Despite claims of its commitment to isolation, the export of labor demonstrates that North Korea does seek—and indeed needs to seek—interaction with other states economically. As such, North Korea’s current practices involving the export of its citizens abroad as laborers earning wages for the state is yet one more avenue for compelling North Korea’s adherence to international norms and practices. Host states should investigate practices involving North Korean labor conditions within their national borders, and in cases where conditions do not mean ILO standards, limit North Korean labor import in an effort to demonstrate to North Korea that it is unacceptable to its partner countries to recreate North Korean labor standards abroad.

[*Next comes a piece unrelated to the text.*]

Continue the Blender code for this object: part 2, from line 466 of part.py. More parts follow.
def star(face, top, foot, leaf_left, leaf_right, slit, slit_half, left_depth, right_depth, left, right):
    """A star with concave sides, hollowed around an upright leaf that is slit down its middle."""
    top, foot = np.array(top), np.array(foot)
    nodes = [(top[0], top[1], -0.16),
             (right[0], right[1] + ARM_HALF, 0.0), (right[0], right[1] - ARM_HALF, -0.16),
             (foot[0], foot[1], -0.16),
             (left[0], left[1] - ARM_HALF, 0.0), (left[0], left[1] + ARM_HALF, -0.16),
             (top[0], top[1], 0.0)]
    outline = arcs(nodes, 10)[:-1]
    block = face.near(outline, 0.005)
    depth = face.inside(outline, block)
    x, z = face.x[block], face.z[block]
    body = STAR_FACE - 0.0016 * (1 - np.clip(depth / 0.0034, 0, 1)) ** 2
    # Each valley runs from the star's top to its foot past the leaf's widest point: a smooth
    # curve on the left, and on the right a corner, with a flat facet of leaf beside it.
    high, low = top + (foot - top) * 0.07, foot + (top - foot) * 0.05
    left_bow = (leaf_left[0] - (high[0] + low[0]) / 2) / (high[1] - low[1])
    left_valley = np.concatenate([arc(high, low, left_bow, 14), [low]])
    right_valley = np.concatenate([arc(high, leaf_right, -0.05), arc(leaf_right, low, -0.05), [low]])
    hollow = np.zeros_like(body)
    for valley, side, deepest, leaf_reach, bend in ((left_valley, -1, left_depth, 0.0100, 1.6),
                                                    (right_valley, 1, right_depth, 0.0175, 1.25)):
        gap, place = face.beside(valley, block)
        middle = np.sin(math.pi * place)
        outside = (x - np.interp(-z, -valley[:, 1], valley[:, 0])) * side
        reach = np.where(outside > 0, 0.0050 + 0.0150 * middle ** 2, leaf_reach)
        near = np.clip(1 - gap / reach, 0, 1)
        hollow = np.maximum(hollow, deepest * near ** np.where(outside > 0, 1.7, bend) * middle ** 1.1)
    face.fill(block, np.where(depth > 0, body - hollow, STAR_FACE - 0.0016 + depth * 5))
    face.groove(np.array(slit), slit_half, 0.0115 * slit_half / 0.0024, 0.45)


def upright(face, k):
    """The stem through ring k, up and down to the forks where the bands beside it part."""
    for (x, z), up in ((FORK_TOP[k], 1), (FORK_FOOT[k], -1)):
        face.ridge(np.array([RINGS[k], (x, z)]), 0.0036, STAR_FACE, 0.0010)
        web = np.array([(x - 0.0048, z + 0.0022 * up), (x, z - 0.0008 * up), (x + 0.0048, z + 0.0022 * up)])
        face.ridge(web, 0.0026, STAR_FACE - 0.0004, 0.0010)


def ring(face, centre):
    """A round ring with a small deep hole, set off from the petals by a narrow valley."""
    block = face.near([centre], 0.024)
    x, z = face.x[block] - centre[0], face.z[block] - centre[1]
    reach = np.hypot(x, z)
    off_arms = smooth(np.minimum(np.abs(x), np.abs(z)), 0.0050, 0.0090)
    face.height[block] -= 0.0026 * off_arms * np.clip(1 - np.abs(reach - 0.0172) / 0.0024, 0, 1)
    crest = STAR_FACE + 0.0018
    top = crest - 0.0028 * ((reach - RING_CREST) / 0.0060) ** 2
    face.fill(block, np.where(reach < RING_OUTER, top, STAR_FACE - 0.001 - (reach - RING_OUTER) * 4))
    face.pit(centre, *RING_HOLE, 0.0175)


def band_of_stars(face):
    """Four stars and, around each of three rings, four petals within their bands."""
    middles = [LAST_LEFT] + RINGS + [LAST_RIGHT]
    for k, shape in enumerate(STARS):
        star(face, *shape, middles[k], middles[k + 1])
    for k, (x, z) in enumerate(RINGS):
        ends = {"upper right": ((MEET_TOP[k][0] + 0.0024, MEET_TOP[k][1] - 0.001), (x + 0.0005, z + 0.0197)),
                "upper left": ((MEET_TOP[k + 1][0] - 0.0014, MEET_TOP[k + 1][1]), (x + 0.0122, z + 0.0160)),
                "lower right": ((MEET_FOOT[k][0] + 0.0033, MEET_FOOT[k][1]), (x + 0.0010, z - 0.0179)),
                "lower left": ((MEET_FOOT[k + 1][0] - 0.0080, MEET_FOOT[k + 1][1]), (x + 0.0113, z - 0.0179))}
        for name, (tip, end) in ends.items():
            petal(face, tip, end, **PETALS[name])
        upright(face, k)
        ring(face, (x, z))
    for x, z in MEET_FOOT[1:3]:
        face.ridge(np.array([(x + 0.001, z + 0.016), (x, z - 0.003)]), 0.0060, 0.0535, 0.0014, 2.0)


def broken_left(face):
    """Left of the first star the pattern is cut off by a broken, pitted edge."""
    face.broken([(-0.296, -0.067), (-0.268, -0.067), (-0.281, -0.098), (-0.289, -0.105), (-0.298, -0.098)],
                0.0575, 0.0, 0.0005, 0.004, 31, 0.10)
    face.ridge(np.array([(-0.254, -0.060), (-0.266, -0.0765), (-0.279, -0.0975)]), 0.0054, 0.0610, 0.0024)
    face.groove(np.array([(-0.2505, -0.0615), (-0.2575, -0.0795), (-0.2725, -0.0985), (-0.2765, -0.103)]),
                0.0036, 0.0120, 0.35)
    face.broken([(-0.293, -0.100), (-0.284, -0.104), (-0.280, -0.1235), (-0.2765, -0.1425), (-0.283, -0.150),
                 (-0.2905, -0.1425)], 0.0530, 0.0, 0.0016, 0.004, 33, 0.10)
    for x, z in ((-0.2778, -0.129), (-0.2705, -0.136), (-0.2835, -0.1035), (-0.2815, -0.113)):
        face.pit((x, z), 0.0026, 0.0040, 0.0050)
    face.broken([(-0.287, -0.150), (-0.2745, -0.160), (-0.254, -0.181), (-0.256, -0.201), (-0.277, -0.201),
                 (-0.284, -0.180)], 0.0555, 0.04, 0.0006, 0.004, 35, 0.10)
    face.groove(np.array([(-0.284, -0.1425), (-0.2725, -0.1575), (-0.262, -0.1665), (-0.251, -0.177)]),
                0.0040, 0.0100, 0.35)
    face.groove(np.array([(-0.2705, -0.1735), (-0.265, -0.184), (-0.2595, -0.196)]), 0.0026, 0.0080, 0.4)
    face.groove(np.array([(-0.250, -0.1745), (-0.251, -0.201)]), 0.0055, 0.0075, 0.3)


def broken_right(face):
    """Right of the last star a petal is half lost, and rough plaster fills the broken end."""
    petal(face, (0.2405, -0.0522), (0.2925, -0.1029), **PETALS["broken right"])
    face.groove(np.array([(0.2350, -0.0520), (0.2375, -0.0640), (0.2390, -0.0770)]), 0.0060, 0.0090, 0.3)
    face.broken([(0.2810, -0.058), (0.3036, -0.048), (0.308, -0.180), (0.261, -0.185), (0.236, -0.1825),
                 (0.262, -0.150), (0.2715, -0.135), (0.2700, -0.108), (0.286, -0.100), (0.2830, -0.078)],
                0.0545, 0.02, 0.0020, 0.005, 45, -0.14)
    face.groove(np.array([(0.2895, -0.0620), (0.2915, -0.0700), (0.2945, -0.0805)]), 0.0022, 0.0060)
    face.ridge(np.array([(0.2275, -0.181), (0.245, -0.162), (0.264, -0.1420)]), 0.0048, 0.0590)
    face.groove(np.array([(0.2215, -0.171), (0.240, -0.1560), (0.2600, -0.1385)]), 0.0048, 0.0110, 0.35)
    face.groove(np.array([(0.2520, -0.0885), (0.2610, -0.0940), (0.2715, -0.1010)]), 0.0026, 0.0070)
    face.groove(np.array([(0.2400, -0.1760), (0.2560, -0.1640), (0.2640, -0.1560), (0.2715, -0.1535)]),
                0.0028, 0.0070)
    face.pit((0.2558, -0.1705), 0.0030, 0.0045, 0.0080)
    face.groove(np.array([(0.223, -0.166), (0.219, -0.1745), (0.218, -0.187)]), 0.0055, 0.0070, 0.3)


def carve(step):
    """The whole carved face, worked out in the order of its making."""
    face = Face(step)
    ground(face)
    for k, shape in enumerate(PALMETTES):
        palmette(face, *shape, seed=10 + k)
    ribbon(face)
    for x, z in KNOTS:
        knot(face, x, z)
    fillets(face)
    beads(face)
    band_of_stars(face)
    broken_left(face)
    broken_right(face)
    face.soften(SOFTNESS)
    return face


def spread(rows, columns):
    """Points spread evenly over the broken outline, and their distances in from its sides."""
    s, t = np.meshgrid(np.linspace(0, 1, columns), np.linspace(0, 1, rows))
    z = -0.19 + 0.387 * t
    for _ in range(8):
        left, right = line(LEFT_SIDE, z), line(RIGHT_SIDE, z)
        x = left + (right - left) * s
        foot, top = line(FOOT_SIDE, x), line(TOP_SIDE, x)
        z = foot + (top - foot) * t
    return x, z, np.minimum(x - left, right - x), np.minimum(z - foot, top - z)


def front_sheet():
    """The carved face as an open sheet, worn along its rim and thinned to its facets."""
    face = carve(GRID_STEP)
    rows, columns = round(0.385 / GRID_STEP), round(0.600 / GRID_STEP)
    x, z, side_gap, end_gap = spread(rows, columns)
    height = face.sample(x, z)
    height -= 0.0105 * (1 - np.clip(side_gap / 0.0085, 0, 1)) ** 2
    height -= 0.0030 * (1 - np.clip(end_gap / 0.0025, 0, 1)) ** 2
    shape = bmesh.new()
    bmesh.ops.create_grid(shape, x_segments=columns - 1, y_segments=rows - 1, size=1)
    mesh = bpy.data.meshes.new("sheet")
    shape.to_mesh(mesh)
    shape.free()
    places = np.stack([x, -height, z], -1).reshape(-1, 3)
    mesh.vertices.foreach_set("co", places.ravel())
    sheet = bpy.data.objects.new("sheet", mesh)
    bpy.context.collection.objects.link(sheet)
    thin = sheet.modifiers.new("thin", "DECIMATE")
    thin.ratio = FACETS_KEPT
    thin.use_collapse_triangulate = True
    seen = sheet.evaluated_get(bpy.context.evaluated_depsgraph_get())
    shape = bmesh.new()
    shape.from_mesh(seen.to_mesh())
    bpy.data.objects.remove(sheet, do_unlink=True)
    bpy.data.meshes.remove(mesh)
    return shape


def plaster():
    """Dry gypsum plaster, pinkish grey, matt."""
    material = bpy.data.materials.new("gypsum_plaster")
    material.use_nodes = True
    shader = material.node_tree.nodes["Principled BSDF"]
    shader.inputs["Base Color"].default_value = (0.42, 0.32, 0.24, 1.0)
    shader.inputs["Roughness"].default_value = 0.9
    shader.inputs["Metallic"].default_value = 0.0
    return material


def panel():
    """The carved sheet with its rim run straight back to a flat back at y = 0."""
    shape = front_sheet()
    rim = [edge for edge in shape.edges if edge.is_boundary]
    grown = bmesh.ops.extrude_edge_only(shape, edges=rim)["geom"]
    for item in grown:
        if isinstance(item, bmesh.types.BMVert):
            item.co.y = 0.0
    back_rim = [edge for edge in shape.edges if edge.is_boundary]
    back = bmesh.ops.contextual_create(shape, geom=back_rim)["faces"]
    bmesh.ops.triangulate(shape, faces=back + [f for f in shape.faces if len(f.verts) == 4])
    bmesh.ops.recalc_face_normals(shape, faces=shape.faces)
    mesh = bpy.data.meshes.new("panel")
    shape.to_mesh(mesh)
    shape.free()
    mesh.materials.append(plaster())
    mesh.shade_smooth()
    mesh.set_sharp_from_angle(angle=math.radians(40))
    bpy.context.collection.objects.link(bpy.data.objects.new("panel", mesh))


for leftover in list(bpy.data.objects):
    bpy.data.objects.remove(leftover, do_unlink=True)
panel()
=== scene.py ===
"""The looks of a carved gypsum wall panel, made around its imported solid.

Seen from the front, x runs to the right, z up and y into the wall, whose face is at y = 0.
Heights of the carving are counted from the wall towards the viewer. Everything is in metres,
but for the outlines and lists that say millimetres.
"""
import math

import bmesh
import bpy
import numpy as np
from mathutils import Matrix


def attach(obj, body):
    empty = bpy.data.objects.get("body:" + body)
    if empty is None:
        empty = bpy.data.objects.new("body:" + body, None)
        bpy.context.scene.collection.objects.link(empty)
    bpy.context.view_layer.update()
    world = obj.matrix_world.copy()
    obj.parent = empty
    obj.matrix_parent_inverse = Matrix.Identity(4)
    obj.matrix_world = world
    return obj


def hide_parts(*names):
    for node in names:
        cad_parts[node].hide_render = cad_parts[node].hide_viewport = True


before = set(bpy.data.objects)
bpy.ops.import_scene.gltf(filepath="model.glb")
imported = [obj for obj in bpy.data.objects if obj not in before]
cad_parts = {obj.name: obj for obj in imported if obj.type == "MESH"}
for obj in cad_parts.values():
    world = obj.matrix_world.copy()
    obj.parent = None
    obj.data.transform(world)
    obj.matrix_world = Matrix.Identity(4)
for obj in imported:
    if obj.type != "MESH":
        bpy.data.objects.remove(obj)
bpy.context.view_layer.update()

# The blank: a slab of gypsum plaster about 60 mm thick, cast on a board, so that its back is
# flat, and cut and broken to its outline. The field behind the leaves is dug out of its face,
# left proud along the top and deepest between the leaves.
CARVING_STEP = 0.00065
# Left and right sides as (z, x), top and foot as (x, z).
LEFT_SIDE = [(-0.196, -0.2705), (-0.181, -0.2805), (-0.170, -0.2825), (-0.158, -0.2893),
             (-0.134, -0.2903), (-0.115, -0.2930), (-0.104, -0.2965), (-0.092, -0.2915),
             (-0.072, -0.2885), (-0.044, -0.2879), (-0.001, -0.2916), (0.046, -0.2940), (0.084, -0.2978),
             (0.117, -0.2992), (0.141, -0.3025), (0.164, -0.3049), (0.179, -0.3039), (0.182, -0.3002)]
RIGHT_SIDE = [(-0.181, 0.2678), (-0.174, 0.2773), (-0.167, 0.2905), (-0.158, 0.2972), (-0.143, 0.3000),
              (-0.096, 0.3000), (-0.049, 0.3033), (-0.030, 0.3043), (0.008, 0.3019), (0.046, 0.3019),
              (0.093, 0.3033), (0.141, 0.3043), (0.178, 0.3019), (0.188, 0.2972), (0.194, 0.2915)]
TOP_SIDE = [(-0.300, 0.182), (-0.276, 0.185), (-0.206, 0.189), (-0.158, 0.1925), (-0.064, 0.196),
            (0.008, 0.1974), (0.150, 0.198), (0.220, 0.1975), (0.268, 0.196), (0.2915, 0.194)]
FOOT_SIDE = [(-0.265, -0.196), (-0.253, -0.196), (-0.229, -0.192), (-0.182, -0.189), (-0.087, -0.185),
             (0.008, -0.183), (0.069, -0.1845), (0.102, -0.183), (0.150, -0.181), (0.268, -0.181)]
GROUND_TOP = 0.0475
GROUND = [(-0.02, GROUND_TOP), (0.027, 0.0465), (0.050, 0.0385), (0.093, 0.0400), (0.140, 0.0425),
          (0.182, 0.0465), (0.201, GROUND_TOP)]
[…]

States that do not use North Korean labor can also demonstrate the unacceptability of North Korean labor practices; for example, the State Department may need to consider a new category for states that not only ignore trafficking, but are actively engaged as agents in trafficking of their own citizens. In the long term, trafficking in persons is an area that will require additional norm strengthening, perhaps including a UN Security Council resolution analogous the the efforts of UNSC 1540 that addresses state responsibility for nuclear nonproliferation. Such a resolution would build similar reporting requirements and standards for state responses to forced labor overseas and trafficking in persons.